Austrian Catholic theologian, editor, and anti-Jewish writer; born Dec. 10, 1814, in Vienna; died in Währing, near Vienna, Nov. 26, 1893. He was ordained as priest in 1838, and after officiating in various parts of the diocese of Vienna, was employed by Metternich (1843-48) in arranging all reports on religious and political movements that came into the minister's office. In 1846 he was sent by the chancellor to France and Germany to report the situation in those countries.

Brunner founded in 1848 the "Wiener Katholische Kirchenzeitung," which he edited until 1865, making himself notorious by his rabid attacks in its columns on Jews and Judaism. Citing the actions of David and Elijah, he insisted that the Old Testament was permeated by a spirit of vindictiveness, and for this reason he maintained that the Jewish morals endangered those of the Christian neighbors of Jews ("Kirchenzeitung," 1860, p. 12).
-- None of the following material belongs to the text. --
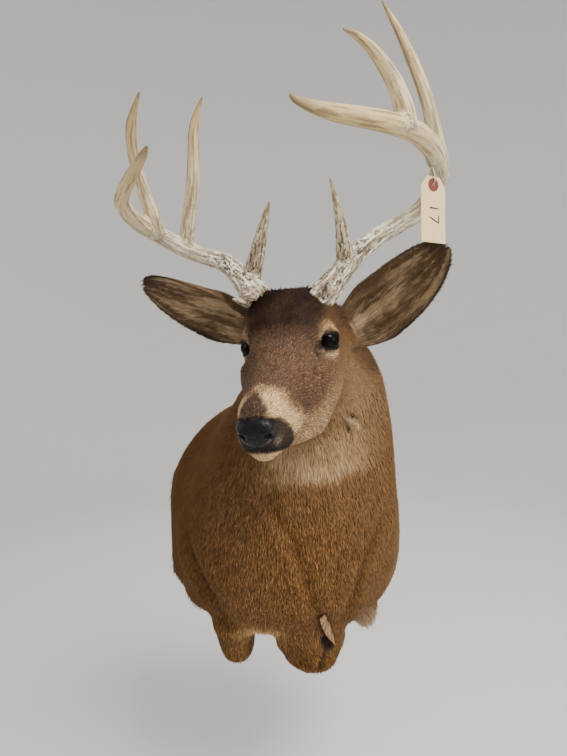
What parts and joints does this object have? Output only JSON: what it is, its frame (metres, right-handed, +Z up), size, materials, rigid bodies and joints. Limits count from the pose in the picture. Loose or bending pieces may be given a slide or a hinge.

For a long time the Jews ignored his denunciations; but finally, in 1860, Ignaz Kuranda, editor and publisher of the "Ostdeutsche Post," took up the cause of his coreligionists, calling attention to the fact (Jan. 28, 1860) that Brunner's attacks were for the most part mere repetitions of the charges made by Eisenmenger and Pfefferkorn, and that, moreover, they were undertaken by Brunner not in a spirit of zeal for the Church, but in the hope of increasing the circulation of his paper.

Brunner sued Kuranda for libel April 27, 1860; but on trial the latter was acquitted as having sustained every item of his charges against Brunner, who in addition was severely rebuked by the presiding judge for conduct unbecoming a priest. The importance which the Jews attached to the result of the trial may be seen from the fact that a stenographic account of its proceedings was printed in pamphlet form in both Hebrew and German for the purpose of commemorating Kuranda's victory over Brunner.

Brunner held several high offices in the Catholic Church.

Bibliography:
  • Meyer, Konversations-Lexikon, 5th ed., vol. iii.:
  • La Grande Encyclopédie, vol. viii.;
  • David Gordon, Milḥemet ha-Ḥoshek we-ha-Or.
D. A. R.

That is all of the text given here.